Elínborg le acompañaba. Erlendur había estado tratando de limitar el ir y venir de policías, técnicos y sanitarios mientras daba vueltas por la vivienda, cabizbajo y con el sombrero puesto.

—¿Y ha escrito una nota incomprensible a la vez que caía? —preguntó Erlendur.

—Es posible que la tuviera en la mano.

—¿Entiendes algo de lo que dice la nota?

—Puede que esto signifique Dios —dijo Sigurdur Óli—. O tal vez el asesino, no lo sé. El énfasis sobre la última palabra es algo curioso. ÉL, con mayúsculas.

—A mí me parece que no se escribió con prisas. La última palabra está en mayúsculas y las demás en minúsculas. El visitante se tomó su tiempo para escribirlo. Y sin embargo se fue sin cerrar la puerta. ¿Eso qué quiere decir? Ataca al hombre y sale corriendo, pero escribe una tontería incomprensible en un papel y se esmera en destacar la última palabra.

—Tiene que referirse a él —dijo Sigurdur Óli—. Al muerto, quiero decir. No se puede referir a nadie más.

—No sé —repuso Erlendur—. ¿Qué propósito tiene dejar un mensaje así encima del cadáver? ¿Quién hace estas cosas? ¿Qué quiere decir? ¿Nos quiere comunicar algo? ¿Está el asesino hablándose a sí mismo? ¿Está hablando con el muerto?

—Un animal trastornado —dijo Elínborg, e intentó hacerse con la nota.

Erlendur se lo impidió.

—Quizá fue atacado por más de uno —opinó Sigurdur Óli.

—Acuérdate de los guantes, Elínborg querida —dijo Erlendur como si estuviera hablando con una niña—. No toques las pruebas.
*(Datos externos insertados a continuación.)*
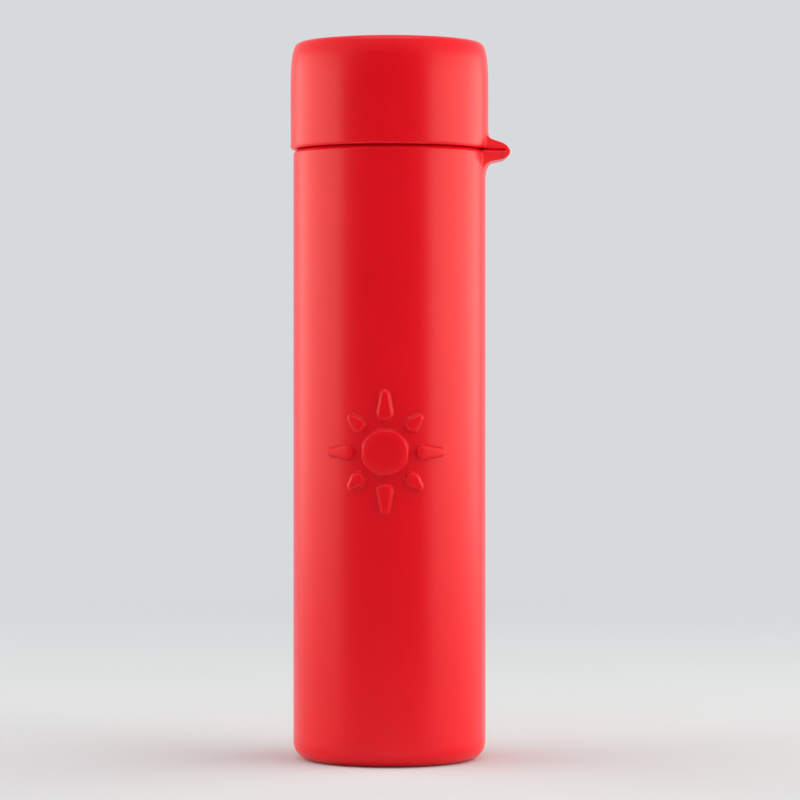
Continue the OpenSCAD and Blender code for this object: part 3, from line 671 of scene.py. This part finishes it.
def makeTube(values):
    bm = bmesh.new()
    low, high = lowZ("heat_tube"), highZ("heat_tube")
    outer, inner, edge, broken, brim = (values[key] for key in ("outer", "inner", "edge", "broken", "brim"))
    lowIn, lowUp, highOut, highDown = values["roll"]
    profile = [(inner + broken, low), (outer - broken, low), (outer, low + broken), (outer, high - edge)]
    profile += [(outer - lowIn, high - edge + lowUp), (outer - edge + highOut, high - highDown)]
    profile += [(outer - edge, high), (inner + brim, high), (inner, high - brim), (inner, low + broken)]
    latheInto(bm, profile, count=160, closed=True)
    addPiece("heatTube", bm, "anodisedAluminium", "root", nodes=["heat_tube"], sharp=30)


makeTube(tube)

# the head with its shoulder, which stays swingGap off the path of the cap's far wall and inset within the solid;
# slopeRows are heights over the rim; overTube and footEdge round its foot on the tube's top (out, up); its two
# screw bosses hang from the plate
head = {
    "skirt": 10.2, "skirtUp": 0.5, "plug": 11.45, "plugEdge": 0.3, "plate": 1.8, "lip": 0.18, "seam": 0.05,
    "overTube": (0.04, 0.02), "footEdge": ((-0.12, 0.02), (-0.03, 0.05), (0, 0.14)), "shoulder": 6.4,
    "swingGap": 0.35, "inset": 0.15, "slopeRows": (3.6, 4.3, 5, 5.7), "boss": 1.8, "bossHole": 0.95,
    "bossX": 7.2, "bossY": 3.0, "bossDown": 0.1, "bossDepth": 5,
}
button = {
    "y": 3.8, "radius": 3, "edge": 0.35, "dish": 0.25, "dishCurve": 1.2, "stem": 1.2, "flange": 0.45,
    "flangeThick": 0.8, "play": 0.15, "dishRows": (0.93, 0.84, 0.72, 0.58, 0.42, 0.22),
}
ring = {"inner": 3.2, "outer": 4.1, "flange": 0.7, "flangeThick": 0.8, "well": 0.1}
port = {
    "y": -3.18, "width": 8.94, "height": 3.16, "wall": 0.3, "fit": 0.15, "brim": 0.11,
    "tongue": 6.7, "tongueThick": 0.7, "tongueEdge": 0.12, "plugFit": 0.05, "plugThick": 1.8, "overlap": 0.1,
}
edgeSize, edgeBack = 0.12, 0.035  # a rounded edge in mm, and how far its middle stands back
headTop = highZ("head_shell")
plateZ = headTop - head["plate"]


def oblongLoop(bm, halfWidth, radius, z, count=64):
    return [
        bm.verts.new((x * mm, y * mm, z * mm))
        for x, y in capsuleLoop((-halfWidth, port["y"]), radius, (halfWidth, port["y"]), radius, count)
    ]


def makeHead(values):
    bm = bmesh.new()
    skirtZ, tubeTop = lowZ("head_shell"), highZ("heat_tube")
    skirt, plug, plugEdge, seam = (values[key] for key in ("skirt", "plug", "plugEdge", "seam"))
    shoulder, inset = values["shoulder"], values["inset"]
    reach = foldX + cap["bore"] - values["swingGap"]

    def swing(height):  # radius that the cap's far wall leaves free as it swings about the fold
        return math.sqrt(reach ** 2 - height ** 2) - foldX

    lean = math.atan(shoulder / (swing(shoulder) + foldX))
    edgeR = (headTop - rimZ - shoulder) / (1 - math.sin(lean))
    edgeX = swing(shoulder) - edgeR * math.cos(lean) - inset
    outside = [(skirt + seam, skirtZ), (plug - plugEdge, skirtZ), (plug, skirtZ + plugEdge)]
    outside += [(plug, tubeTop - seam), (plug + values["overTube"][0], tubeTop + values["overTube"][1])]
    foot = swing(tubeTop - rimZ) - inset
    outside += [(foot + out, tubeTop + up) for out, up in values["footEdge"]]
    outside += [(swing(h) - inset, rimZ + h) for h in values["slopeRows"]]
    outside += arc(edgeX, headTop - edgeR, edgeR, math.degrees(lean), 90, steps=12)
    outer = latheInto(bm, outside, count=160)
    skirtUp = values["skirtUp"]
    under = [(skirt + seam, skirtZ), (skirt, skirtZ + seam), (skirt, plateZ - skirtUp), (skirt - skirtUp, plateZ)]
    inner = latheInto(bm, under, count=160)
    lip = values["lip"]
    topLoops, underLoops = [outer[-1]], [inner[-1]]
    half = (port["width"] - port["height"]) / 2
    radius = port["height"] / 2 + port["fit"]
    walls = [(lip, headTop), (lip * 0.3, headTop - lip * 0.3), (0, headTop - lip), (0, plateZ)]
    portLoops = [oblongLoop(bm, half, radius + out, z) for out, z in walls]
    wellRadius = ring["outer"] + ring["well"]
    wellLoops = [ringAt(bm, wellRadius + out, z, 96, (0, button["y"])) for out, z in walls]
    for loops in (portLoops, wellLoops):
        for first, second in zip(loops, loops[1:]):
            bridge(bm, first, second)
        topLoops.append(loops[0])
        underLoops.append(loops[-1])
    for loops in (topLoops, underLoops):
        edges = [bm.edges.get((a, b)) for loop in loops for a, b in zip(loop, loop[1:] + loop[:1])]
        bmesh.ops.triangle_fill(bm, edges=edges, use_beauty=True, normal=(0, 0, 1))
    bossZ, bossTop = skirtZ - values["bossDown"], skirtZ - values["bossDown"] + values["bossDepth"]
    for side in (-1, 1):
        centre = (side * values["bossX"], values["bossY"])
        wall = [(values["bossHole"], bossZ), (values["boss"], bossZ), (values["boss"], plateZ)]
        wall += [(0, plateZ), (0, bossTop), (values["bossHole"], bossTop)]
        loops = [ringAt(bm, r, z, 32, centre) for r, z in wall]
        for first, second in zip(loops, loops[1:] + loops[:1]):
            if len(set(first)) > 1 or len(set(second)) > 1:  # not between two points on the axis
                bridge(bm, first, second)
    bmesh.ops.remove_doubles(bm, verts=bm.verts, dist=tiny)
    addPiece("headShell", bm, "mouldedAbs", "root", nodes=["head_shell"], sharp=35)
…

El mensaje se escribió sobre esa mesa de ahí —añadió, y señaló el escritorio—. La hoja fue arrancada de un cuaderno de espiral, propiedad de la víctima.

—Tal vez fueron más de uno —repitió Sigurdur Óli, pensando que había tenido una posibilidad brillante.

—Sí —dijo Erlendur—, tal vez.

—Muy poco escrupuloso —argumentó Sigurdur Óli—. Primero matas a un anciano y luego te sientas a escribir. ¿No hay que tener nervios de acero para hacer algo así? ¿No hay que ser un demonio despreciable para hacer algo así?

—O no tener conciencia —replicó Elínborg.

—O tener complejo mesiánico —añadió Erlendur.

Se agachó para mirar el mensaje y volvió a leerlo.

«Un enorme complejo mesiánico», pensó.